There was in the past some confusion amongst scholars about the exact location of Phellus. In 1840, using Greek inscriptions that were difficult to read, the English explorer and archaeologist Charles Fellows considered the city to be located near the village of Saaret.
History
[edit]Phellus (Ancient Greek: Phellos: "stony ground")[1] was an ancient Lycian city, that first appeared in the records when it was mentioned by the Greek historian and geographer Hecataeus in c. 500 BC, who incorrectly located it in Pamphylia.[2] Scylax of Caryanda, writing in the late 6th or early 5th century BC, mentioned Phellus.[3] Tombs at Phellus provide some of the earliest evidence for the settlement of the region by the Lycians.[4]

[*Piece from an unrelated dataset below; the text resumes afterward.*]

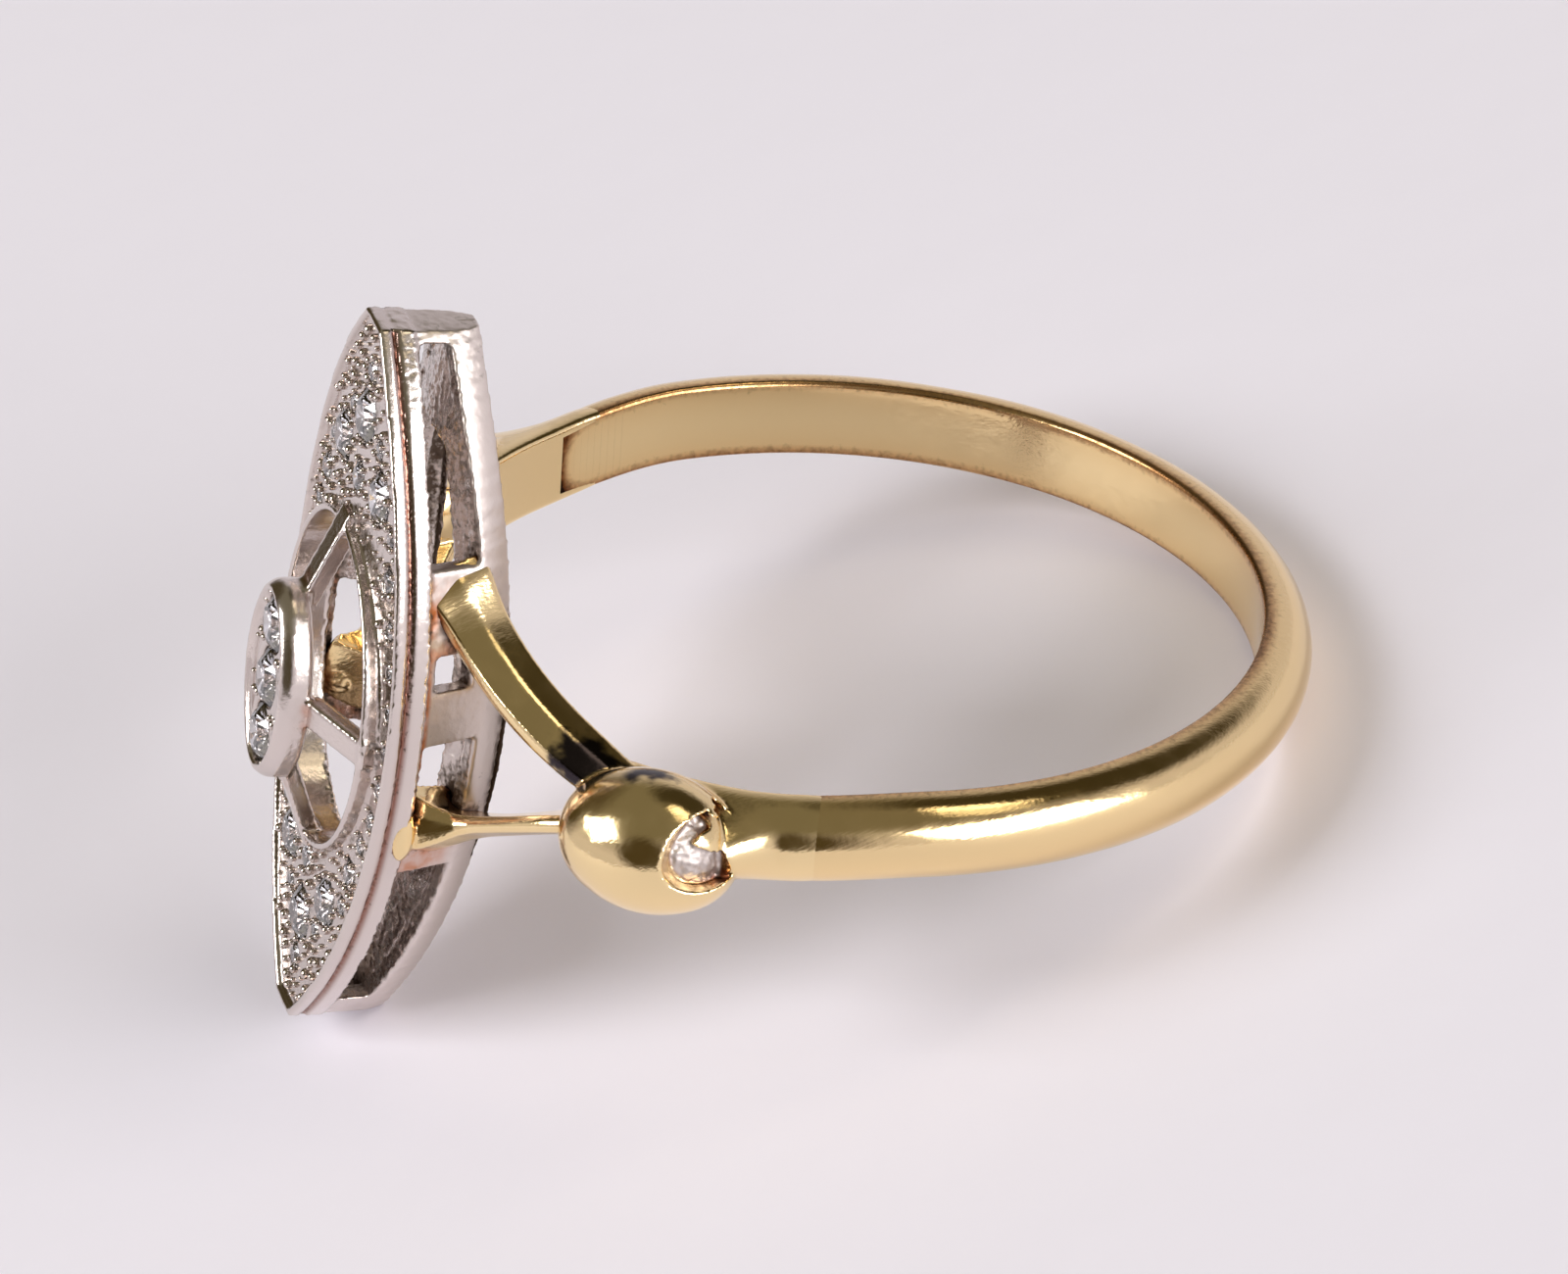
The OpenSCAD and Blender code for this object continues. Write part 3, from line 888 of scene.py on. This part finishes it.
def polishedGold(name):
    # 18 ct yellow gold, buffed and then worn: a warm mirror with hairlines, and brown tarnish with painted
    #                                          shade in its corners
    material, tree = newMaterial(name)
    place = add(tree, "ShaderNodeTexCoord").outputs["Object"]
    shut = marked(tree, "shut")
    pit = marked(tree, "pit")
    cloud = mottle(tree, place, goldLook["cloudSize"], 4)
    speck = mottle(tree, place, goldLook["speckSize"], 3)
    # painted shade: the gold takes the deeper tone the more shut in it is
    tint = blend(tree, goldLook["openTone"], goldLook["shadedTone"], shut)
    # copper tarnish with painted shade, where the gold is shut in
    rustAndShade = add(
        tree,
        "ShaderNodeMath",
        {
            "operation": "MULTIPLY_ADD",
            1: goldLook["rustAndShadeGain"],
            2: goldLook["rustAndShadeStart"],
            "use_clamp": True,
        },
        {0: shut},
    )
    warm = overlay(tree, goldLook["copper"], rustAndShade.outputs[0], tint.outputs[2])
    # brown tarnish with painted shade in the deepest corners, broken up by specks
    dirtAndShade = add(
        tree,
        "ShaderNodeMath",
        {"operation": "MULTIPLY_ADD", 1: goldLook["dirtAndShadeGain"], 2: goldLook["dirtAndShadeStart"]},
        {0: shut},
    )
    dirtAndShadeShare = add(
        tree,
        "ShaderNodeMath",
        {"operation": "MULTIPLY_ADD", 1: goldLook["speckGain"], "use_clamp": True},
        {0: speck.outputs["Fac"], 2: dirtAndShade.outputs[0]},
    )
    soiledAndShaded = overlay(tree, goldLook["tarnishAndShade"], dirtAndShadeShare.outputs[0], warm.outputs[2])
    fringe = marked(tree, "fringe")
    red = overlay(tree, goldLook["red"], fringe, soiledAndShaded.outputs[2])
    bare = overlay(tree, goldLook["bare"], pit, red.outputs[2])
    # dark skin in the fork, and painted shade on the boss's topmost rim
    sootAndShade = marked(tree, "sootAndShade")
    burntAndShaded = overlay(tree, goldLook["sootAndShade"], sootAndShade, bare.outputs[2])
    dull = add(tree, "ShaderNodeMath", {"operation": "MAXIMUM"}, {0: dirtAndShadeShare.outputs[0], 1: pit})
    worn = add(
        tree,
        "ShaderNodeMapRange",
        {
            "From Min": 0.35,
            "From Max": 0.75,
            "To Min": goldLook["roughness"] * 0.8,
            "To Max": goldLook["roughness"] * 2,
        },
        {"Value": cloud.outputs["Fac"]},
    )
    rough = add(
        tree,
        "ShaderNodeMix",
        {"data_type": "FLOAT", 3: goldLook["dirtRoughness"]},
        {0: dull.outputs[0], 2: worn.outputs[0]},
    )
    # hairlines run with the stretch of the noise, about a twentieth of a millimetre apart
    stretch = add(
        tree, "ShaderNodeMapping", {"Rotation": (0.5, 0.9, 0.4), "Scale": (1, 0.06, 1)}, {"Vector": place}
    )
    hair = mottle(tree, stretch.outputs[0], goldLook["scratchSize"], 2)
    dent = mottle(tree, place, goldLook["dentSize"], 3)
    lines = add(
        tree, "ShaderNodeBump", {"Strength": 0.12, "Distance": 0.00002}, {"Height": hair.outputs["Fac"]}
    )
    bump = add(
        tree,
        "ShaderNodeBump",
        {"Strength": 0.1, "Distance": 0.00005},
        {"Height": dent.outputs["Fac"], "Normal": lines.outputs[0]},
    )
    shader = add(
        tree,
        "ShaderNodeBsdfPrincipled",
        {"Metallic": 1.0},
        {"Base Color": burntAndShaded.outputs[2], "Roughness": rough.outputs[0], "Normal": bump.outputs[0]},
    )
    add(tree, "ShaderNodeOutputMaterial", None, {"Surface": shader.outputs[0]})
    return material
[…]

The city was a member of the Lycian League, during a period when it controlled lands in the region, and the castles at Bayındır and Limanı.[2] According to Hecataeus, the Lycian name for the city was Vehinda.[3] The settlement is unusual in being known nowadays by its Greek name.[1] The Lycians used their own name for the city.[5] Jan Zahle's analysis of the distribution and nature of Lycian tombs concludes that during the classical period, Phellos, Limyra and Patara were cities that ranked just below Xanthos in importance.[6] During the 5th century, members of the Xanthian royal family resided there, and so the city at one time played a central political role.[7] However, urban expansion did not occur, although a small theatre was constructed, and the classical monuments were carefully preserved by successive generation.[8]

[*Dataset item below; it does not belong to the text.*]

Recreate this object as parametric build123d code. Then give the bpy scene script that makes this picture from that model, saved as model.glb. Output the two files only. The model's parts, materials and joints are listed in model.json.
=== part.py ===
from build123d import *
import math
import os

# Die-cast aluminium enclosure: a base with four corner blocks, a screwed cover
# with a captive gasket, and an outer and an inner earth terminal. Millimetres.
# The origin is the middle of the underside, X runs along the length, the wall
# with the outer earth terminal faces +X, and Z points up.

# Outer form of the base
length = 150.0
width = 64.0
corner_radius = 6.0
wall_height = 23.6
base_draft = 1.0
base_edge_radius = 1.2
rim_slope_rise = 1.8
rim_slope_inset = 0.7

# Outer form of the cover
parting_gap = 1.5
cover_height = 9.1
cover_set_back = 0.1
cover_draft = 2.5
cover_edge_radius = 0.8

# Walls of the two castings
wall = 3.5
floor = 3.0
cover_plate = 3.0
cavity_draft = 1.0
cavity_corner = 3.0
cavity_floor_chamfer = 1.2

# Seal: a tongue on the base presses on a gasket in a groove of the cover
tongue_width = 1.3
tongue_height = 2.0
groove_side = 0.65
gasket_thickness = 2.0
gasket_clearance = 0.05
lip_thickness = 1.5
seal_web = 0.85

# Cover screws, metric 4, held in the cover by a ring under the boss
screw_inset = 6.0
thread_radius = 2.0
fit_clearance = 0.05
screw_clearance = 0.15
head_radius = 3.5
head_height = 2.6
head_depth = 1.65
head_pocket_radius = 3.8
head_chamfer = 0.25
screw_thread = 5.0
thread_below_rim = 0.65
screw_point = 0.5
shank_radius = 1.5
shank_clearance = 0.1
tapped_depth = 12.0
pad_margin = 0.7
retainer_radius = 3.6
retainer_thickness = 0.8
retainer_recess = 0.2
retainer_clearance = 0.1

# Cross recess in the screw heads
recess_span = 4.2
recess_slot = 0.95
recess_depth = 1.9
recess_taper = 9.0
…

Phellus was inland, and Antiphellus, a coastal settlement to the south, served as its port.[9] Phellus, unlike Antiphellus, is not mentioned in the Roman guidebook for sailors, the Stadiasmus Maris Magni.[10] It was an important town by the 5th century BC, remaining an important centre until the following century, with a notable heroön (dedicated shrine for a hero).[2] The city's role as a dynastic centre ended with its conquest by Perikle of Limyra in the 390s.[11] During the Hellenistic period, Antiphellos superseded Phellus, and expanded into a thriving commercial centre, whilst Phellus diminished in importance.[12]
Phellus became a metropolitan see during the Byzantine period.[2][note 1]
Description
[edit]Phellus is located near the small settlement of Çukurbağ.[2] The site is reached by means of a footpath that leads through the undergrowth. The hilltop site is 550 metres (1,800 ft) long and 150 metres (490 ft) wide. Parts of the city's northern wall are visible; the corresponding wall on the south side is barely recognizable.[14]
The ruins mainly consist of the remains of the city walls surrounding an acropolis, with what were probably watchtowers adjoining them.[15] There are fully and partly exposed and rock tombs, including an example of one with a Greek inscription, and an epitaph written in Lycian. Towards the west end of the site is a free-standing tomb of house-type cut from the rock; the chamber has benches on three sides. Other ruins include house-tombs and other small tombs of various states of preservation, a semi-circular wall, and a rock-wall with a relief of a bull. There is a natural spring nearby.[16]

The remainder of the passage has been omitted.